In their efforts to stem this incoming tide, border guards themselves do a lot of damage. They build roads, burn wide areas to improve visibility, fence off wildlife trails, and fill in valleys and estuaries, he said.
Illegal immigration and border enforcement have the potential to damage some of our country’s most beautiful landscapes, said Rodger Schlickeisen, president of the U.S.-based non-governmental organization Defenders of Wildlife, in a statement.
In particular, Schlickeisen expressed concern about the environmental impact of massive wall-building projects in the U.S. Southwest that are part of the immigration bill being debated in the U.S. Senate. According to Flessa, such barriers would impoverish the biological diversity of the United States.
In general, Mexico’s borderlands are in better ecological health than they are on the U.S. side, and are home for many species that are endangered just across the border, such as the Sonoran pronghorn antelope (Antilocapra americana sonoriensis).
“The few jaguars in Arizona come from Mexico, and so will the Mexican gray wolf (Canis lupus baileyi), which is being re-introduced into New Mexico,” he said.
Most famously of all, the monarch butterfly (Danaus plexippus linnaeus) migrates between central Mexico and central and eastern United States and into Canada. However, deforestation in Mexico has severely reduced their numbers.

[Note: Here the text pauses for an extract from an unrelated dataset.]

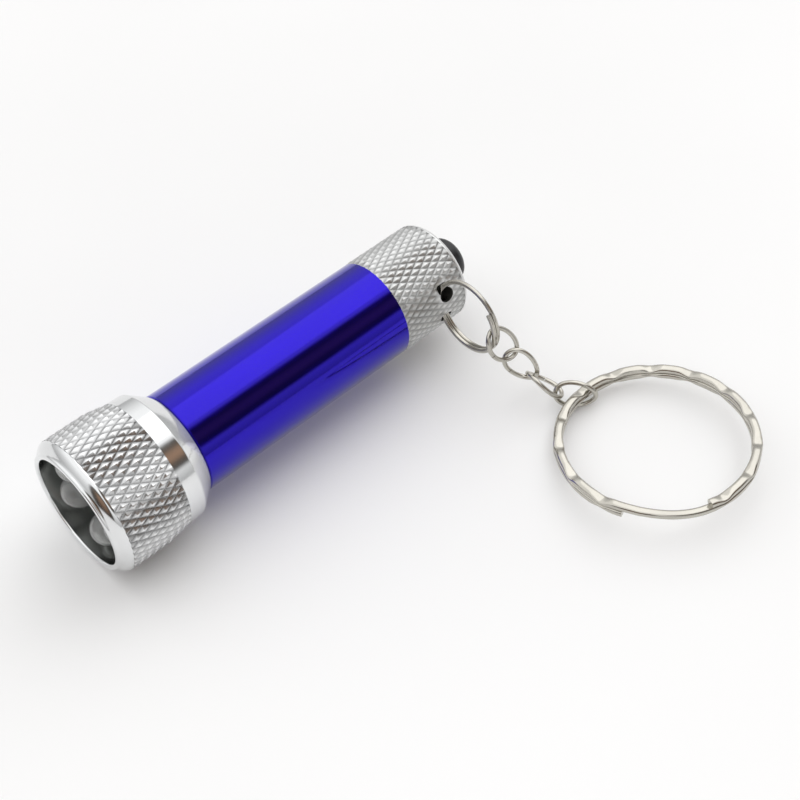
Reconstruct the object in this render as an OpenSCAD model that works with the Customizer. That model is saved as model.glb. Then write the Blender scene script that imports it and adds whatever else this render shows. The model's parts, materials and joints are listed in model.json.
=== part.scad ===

These are all examples of how human activities and environmental conditions on one side of the border can affect the quality of life and the environment on the other, said López-Hoffman.
This reality means working together at the local level to solve issues and problems, and it also means taking a hard look at national government policies that create the conditions of poverty in Mexico, and the demand for cheap labor in the United States, she said.
“Policies made many miles away in Washington, DC and Mexico City come to a head at the border,” said Flessa.
(*Stephen Leahy is a Tierramérica contributor. Originally published July 15 by Latin American newspapers that are part of the Tierramérica network. Tierramérica is a specialised news service produced by IPS with the backing of the United Nations Development Programme and the United Nations Environment Programme.)